Lucerne prit le parti d’avouer hautement l’existence du concordat, « résultat de la conférence des cantons catholiques. » Lucerne s’efforçait d’en justifier la légalité ; mais, en regard des stipulations positives du pacte, toute cette partie de l’argumentation des cantons séparatistes était d’une évidente faiblesse. L’équité naturelle plaidait beaucoup mieux leur cause : mis en présence de dangers certains, et ne trouvant plus dans une association désorganisée la protection qu’elle aurait dû leur offrir, ces états ne faisaient que recourir à leurs propres ressources pour conserver leur existence. Ils se bornaient, en définitive, à se pourvoir eux-mêmes des sécurités que le directoire et la diète leur auraient vainement promises, et leur accord, dirigé seulement vers la défensive, ne les empêchait pas de remplir toutes leurs obligations matérielles envers l’ensemble de la confédération.
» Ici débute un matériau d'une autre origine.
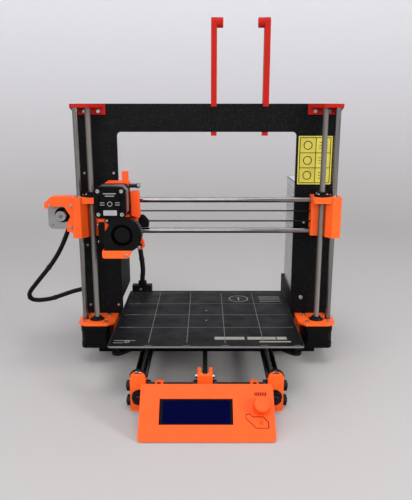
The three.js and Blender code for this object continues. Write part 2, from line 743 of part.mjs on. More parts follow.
// Sleeve over the bed's leads: up out of its clamp, over in one loop, into the back of the box.
const BED_CABLE = [
  [-108, 93, 87],
  [-107.8, 93, 94],
  [-106.8, 93.5, 104],
  [-107.6, 95, 117],
  [-109.8, 98.5, 131],
  [-112.2, 104, 145],
  [-116, 113.5, 158],
  [-121.5, 125.5, 168],
  [-128.5, 137, 171],
  [-136, 145, 166],
  [-144, 147, 156],
  [-150, 144, 146],
  [-154, 136, 138.5],
  [-156, 125, 136],
  [-156, 112.3, 135.5],
];

// Sleeve over the X motor's leads: down and outward, round in one bend, back in to the box.
const X_CABLE = [
  [-211.7, 30, 195.5],
  [-212.5, 30, 188],
  [-216, 30, 179],
  [-222, 31, 166],
  [-230, 32, 151],
  [-240, 33.5, 136],
  [-251, 35, 122],
  [-262, 37, 109],
  [-272, 38.5, 97],
  [-280, 40, 87],
  [-283.5, 41.5, 79],
  [-281, 43.5, 72],
  [-273, 46, 69],
  [-262, 48.5, 68.8],
  [-249, 51, 70.5],
  [-234, 53.5, 75],
  [-218, 56, 80],
  [-203, 58, 83.5],
  [-190, 59, 85.5],
  [-181.3, 59, 86],
];

function sleeve(name, route, radius, steps) {
  const path = new THREE.CatmullRomCurve3(route.map((p) => new THREE.Vector3(...p)), false, 'centripetal');
  const section = new THREE.Shape();
  for (let i = 0; i < 8; i += 1) {
    const angle = (i * Math.PI) / 4;
    const place = [radius * Math.cos(angle), radius * Math.sin(angle)];
    if (i === 0) section.moveTo(...place);
    else section.lineTo(...place);
  }
  section.closePath();
  add(name, COLOUR.rubber, new THREE.ExtrudeGeometry(section, { steps, extrudePath: path }));
}

// ---------------------------------------------------------------- supply, electronics, display

function powerSupply() {
  add('psu_case', COLOUR.zinc, block(131.5, 181, 8.4, 119, 50, 260));
  const outer = block(129, 183, 6.3, 121, 10, 92);
  const room = block(131.2, 181.3, 8.1, 119.3, 12.5, 93);
  const socket = block(165, 182, 26, 61, 18, 44);
  const shell = join(cut(outer, room), socket, block(173, 182, 68, 94, 20, 40));
  const inlet = block(167, 184, 28.5, 58.5, 20.5, 41.5);
  const rocker = block(175, 184, 71, 91, 24, 37);
  add('psu_cover', COLOUR.black, cut(shell, inlet, rocker));
  const key = slab('z', polygon([[0, -9.1], [7, -9.1], [6.4, 0], [7, 9.1], [0, 9.1]]), 24.9, 36.1);
  add('power_switch', COLOUR.rubber, key.rotateZ(SWITCH.tilt).translate(SWITCH.x, SWITCH.y, 0));
}

function electronicsBox() {
  const [left, right, front, back, low, high] = [-181, -131, 6.3, 112, 80, 205];
  const wall = 2.5;
  const shell = block(left, right, front, back, low, high);
  const room = block(left + wall, right - wall, front + wall, back - wall, low + wall, high - wall);
  const vents = [0, 1, 2, 3, 4].map((i) =>
    block(left - 1, left + wall + 1, 30 + i * 14, 36 + i * 14, 105, 185));
  add('electronics_box', COLOUR.black, cut(shell, room, ...vents));
}

const SLOPE = Math.atan2(DISPLAY.topZ - DISPLAY.lowZ, DISPLAY.top - DISPLAY.front);

// Turns a piece drawn with x across, y up the sloped face and z out of it into its place.
function onSlope(geometry) {
  return geometry.rotateX(SLOPE).translate(0, DISPLAY.front, DISPLAY.lowZ);
}

// The flap that pushes the reset key, scaled about its middle; larger than 1 gives the slot round it.
function leverOutline(scale) {
  const middle = [55, 23];
  return [
    [45.8, 31.2],
    [45.8, 27.3],
    [57.1, 16.4],
    [70.6, 16.4],
    [70.6, 22.8],
    [65.2, 28.6],
    [53.3, 28.6],
    [49.4, 32.2],
  ].map((point) => point.map((value, i) => middle[i] + (value - middle[i]) * scale));
}

function displayUnit() {
  const { half, front, lowZ, top, topZ, depth, wall } = DISPLAY;
  const backY = top + depth * Math.sin(SLOPE);
  const backZ = topZ - depth * Math.cos(SLOPE);
  const footZ = 0.5;
  const footY = backY - (backZ - footZ) / Math.tan(SLOPE);
  const outer = slab('x', polygon([
    [front, lowZ],
    [front + 1.5, footZ],
    [footY, footZ],
    [backY, backZ],
    [top + 3.5, topZ + 0.5],
    [top, topZ],
  ]), -half, half);
  const length = Math.hypot(top - front, topZ - lowZ);
  const room = onSlope(block(-half + wall, half - wall, wall + 2, length - wall, -30, -wall));
  const frame = DISPLAY_WINDOW;
  const windowCut = onSlope(block(frame.left, frame.right, frame.low, frame.high, -6, 3));
  const knobHole = onSlope(bar('z', KNOB.x, KNOB.up, 4, -6, 3, 16));
  const leverHole = onSlope(slab('z', polygon(leverOutline(1.09)), -6, 3));
  const face = rounded(-half, half, 0, length, DISPLAY.corner);
  const trimmed = overlap(outer, onSlope(slab('z', face, -60, 10, 5)));
  add('display_cover', COLOUR.orange, cut(trimmed, room, windowCut, knobHole, leverHole));
  const knob = turned('z', KNOB.x, KNOB.up, [
    [0, 1.2],
    [KNOB.radius, 1.2],
    [KNOB.radius - 0.6, KNOB.length],
    [KNOB.radius - 2, KNOB.length + 1.2],
    [0, KNOB.length + 1.2],
  ], 20);
  add('display_knob', COLOUR.orange, onSlope(knob));
  const shaft = bar('z', KNOB.x, KNOB.up, 3, -9, 0.9, 12);
  add('knob_shaft', COLOUR.zinc, onSlope(shaft));
  add('reset_button', COLOUR.orange, onSlope(slab('z', polygon(leverOutline(1)), -2.2, 0)));
}

// ---------------------------------------------------------------- spool holder

function spoolArms() {
  const top = PLATE.height + GAP;
  const back = PLATE.thick + GAP;
  const under = WINDOW.high - GAP;
  const outline = new THREE.Shape();
  outline.moveTo(-4, 371);
  outline.lineTo(-GAP, 371);
  outline.lineTo(-GAP, top);
  outline.lineTo(back, top);
  outline.lineTo(back, under);
  outline.lineTo(0.5, under);
  outline.lineTo(0.5, under - 5);
  outline.lineTo(12, under - 5);
  outline.lineTo(12, 379);
  outline.lineTo(10, 482);
  outline.absarc(3, 482, 7, 0, Math.PI);
  outline.lineTo(-4, 379);
  outline.closePath();
  for (const [side, x0, x1, pegFrom, pegTo] of [['left', 6, 14, 13, 22.5], ['right', 79, 87, 70.5, 80]]) {
    const arm = slab('x', outline, x0, x1, 6);
    add(`spool_arm_${side}`, COLOUR.red, join(arm, bar('x', 3, 482, 6.8, pegFrom, pegTo)));
  }
}

// ---------------------------------------------------------------- assembly

framePlate();
corners();
yRods();
yIdler();
yMotor();
zDrives();
xEnds();
xDrive();
xCarriage();
extruderMotor();
extruderBody();
idlerDoor();
hotend();
hotendFan();
blower();
fanNozzle();
yCarriage();
bed();
powerSupply();
electronicsBox();
displayUnit();
spoolArms();
sleeve('x_motor_cable', X_CABLE, 3.5, 38);
sleeve('bed_cable', BED_CABLE, 4, 26);

// The origin goes under the middle of the machine, cables apart.
const leftmost = X_MOTOR.armLeft;
const rightmost = X_END.column;
const rearmost = LONG_ROD.back;
machine.position.set(-(leftmost + rightmost) / 2, -(DISPLAY.front + rearmost) / 2, 0);

export default machine;
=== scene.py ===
"""The looks of a desktop 3-D printer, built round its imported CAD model.

Lengths are millimetres in a drawing frame: X to the right, Y to the back from the front face of the
frame plate, Z up from the table. world() turns them into metres in the row frame.
"""

import json
import math
import bmesh
import bpy
from mathutils import Matrix, Vector

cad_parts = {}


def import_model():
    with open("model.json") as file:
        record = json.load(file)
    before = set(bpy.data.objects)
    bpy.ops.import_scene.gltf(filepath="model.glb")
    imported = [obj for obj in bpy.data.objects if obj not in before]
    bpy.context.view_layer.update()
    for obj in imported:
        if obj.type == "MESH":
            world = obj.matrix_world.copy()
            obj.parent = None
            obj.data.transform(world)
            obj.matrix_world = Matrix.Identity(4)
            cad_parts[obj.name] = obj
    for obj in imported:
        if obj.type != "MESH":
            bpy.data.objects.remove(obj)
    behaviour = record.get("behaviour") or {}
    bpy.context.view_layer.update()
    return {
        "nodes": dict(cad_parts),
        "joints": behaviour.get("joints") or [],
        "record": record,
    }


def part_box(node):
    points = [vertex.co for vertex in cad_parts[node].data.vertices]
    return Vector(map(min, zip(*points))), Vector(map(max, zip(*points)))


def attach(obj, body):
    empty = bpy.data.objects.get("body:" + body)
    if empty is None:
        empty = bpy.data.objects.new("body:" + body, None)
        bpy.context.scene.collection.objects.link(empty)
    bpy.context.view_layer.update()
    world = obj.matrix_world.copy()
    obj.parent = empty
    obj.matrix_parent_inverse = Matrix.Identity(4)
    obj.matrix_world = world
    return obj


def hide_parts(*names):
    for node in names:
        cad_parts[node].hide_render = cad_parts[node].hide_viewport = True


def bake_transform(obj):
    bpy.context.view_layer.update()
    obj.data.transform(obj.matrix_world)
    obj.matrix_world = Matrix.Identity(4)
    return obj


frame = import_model()

MM = 0.001
TAU = 2 * math.pi
plate_low, plate_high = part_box("frame_plate")
ORIGIN = Vector(((plate_low.x + plate_high.x) / 2, plate_low.y, 0))


def world(point):
    return ORIGIN + Vector(point) * MM


def limits(node):
    """Lowest and highest corner of a CAD node, in the drawing frame."""
    low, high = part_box(node)
    return (low - ORIGIN) / MM, (high - ORIGIN) / MM


def middle(node):
    low, high = limits(node)
    return (low + high) / 2


def placed(node, axis):
    """A CAD node's middle across an axis, half its width there and its two ends along the axis."""
    low, high = limits(node)
    a, b, along = {"x": (1, 2, 0), "y": (0, 2, 1), "z": (0, 1, 2)}[axis]
    return (low[a] + high[a]) / 2, (low[b] + high[b]) / 2, (high[a] - low[a]) / 2, low[along], high[along]


def about(place, half):
    """The span that reaches half to each side of a place."""
    return place - half, place + half


def outward(face, out, near, far):
    """The two places at distances near and far out of a face, lower one first."""
    return sorted((face + out * near, face + out * far))


def polar(u, v, r, angle):
    return u + r * math.cos(angle), v + r * math.sin(angle)


# ---------------------------------------------------------------- camera, light and floor

CAMERA_PLACE = (-1, -821.4, 366.4)
CAMERA_TILT = math.radians(76.11)
CAMERA_LENS = 40.79

# The studio is in metres: its radius, the radius of the curve at the wall's foot, and the wall's height.
STUDIO_RADIUS = 1.9
STUDIO_COVE = 0.8
STUDIO_HEIGHT = 3.0
STUDIO_SIDES = 96
COVE_STEPS = 12

# Name, place, size and power of each area light, in metres and watts. All of them face LIGHT_AIM.
LAMPS = [
    ("key", (1.3, -0.85, 0.62), (0.4, 0.3), 15),
    ("front", (-0.35, -1.55, 0.85), (1.1, 0.8), 10),
    ("fill", (-1.3, -0.7, 0.9), (0.8, 1.0), 7),
    ("top", (0.1, -0.3, 2.0), (1.2, 0.9), 14),
]
LIGHT_AIM = (0, 0, 0.2)


def make_camera():
    data = bpy.data.cameras.new("camera")
    data.lens = CAMERA_LENS
    data.sensor_width = 36
    data.clip_start = 0.01
    camera = bpy.data.objects.new("camera", data)
    camera.location = world(CAMERA_PLACE)
    camera.rotation_euler = (CAMERA_TILT, 0, 0)
    bpy.context.scene.collection.objects.link(camera)
    bpy.context.scene.camera = camera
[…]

Du reste, leur décision était prise avec une irrévocable fermeté. Un blâme de la majorité des états, une menace de la diète, une sommation du directoire, devaient évidemment demeurer sans résultat. Le pacte catholique ne pouvait être dissous que par la force des armes. La diète sentit qu’en

  1. Un autre établissement de la compagnie s’était formé nouvellement dans le bourg, de Schwytz.